Update: I recant my complaints regarding the speed of Gecko in light of the latest Mozilla nightlies; they are absolutely zippy. I am no longer tempted to go back to Chromium. You can use Firefox rather than Xulrunner to launch Conkeror by doing bin/firefox -app ~/src/conkeror/application.ini.

Unfortunately I need to use skype for work. While I've been pretty impressed with its ability to use a very limited amount of bandwidth, it's quite unstable, and its UI is very awkward. Since it's not free software there's very little hope of this improving soon. The one thing that eases this pain is the skype plugin for gnome-do. It allows calls to be initiated from the keyboard. While I am a fan of the ideas behind gnome-do, this is the only thing I use it for since in general Emacs does a better job at the kinds of things it does.

What would your dream setup be?

I really wish I could buy a modern laptop with a 4:3 aspect ratio.
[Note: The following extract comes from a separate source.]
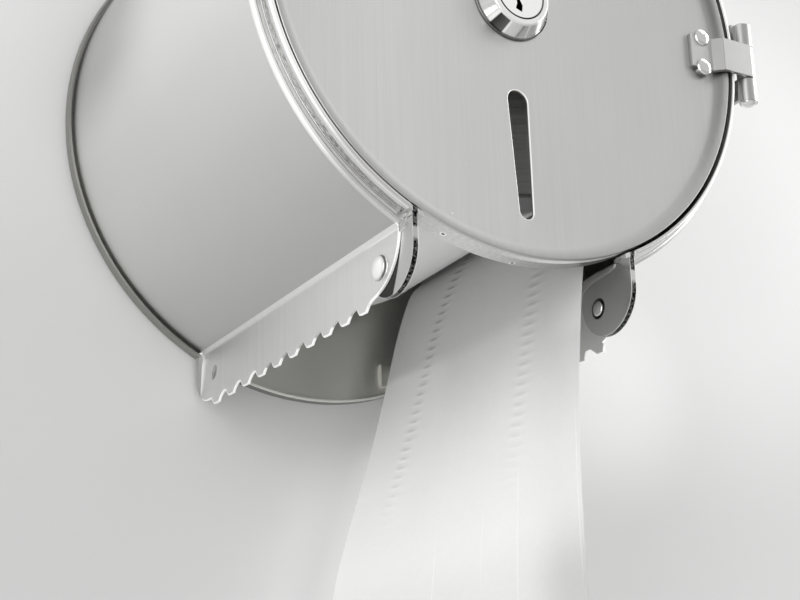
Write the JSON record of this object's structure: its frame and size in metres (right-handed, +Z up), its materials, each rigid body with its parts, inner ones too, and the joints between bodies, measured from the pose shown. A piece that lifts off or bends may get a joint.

I find the loss of vertical space in widescreens very annoying for anything other than watching movies. Apart from that the Thinkpad X200s is nearly everything I want in a laptop. In a perfect world I would have a battery with the weight of a 4-cell and the capacity of a 9-cell. Half the weight of my laptop is the battery.

I recently switched to using gmail in the browser, and while it's decent for everyday mail it is markedly inferior to gnus for mailing lists. I'm only using it because it syncs with my phone, and setting up offlineimap to work with gnus and gmail sounds like a lot of work. This is definitely the least-satisfying part of an all-Emacs setup, at least if you want to read mail on a mobile device.

I imagine if they ever get the senseboard working it will be a pretty sweet innovation. I could also use a HUD for my phone for when I'm in the car. Or possibly on my sunglasses for when I'm just walking around; you know... I'm not picky.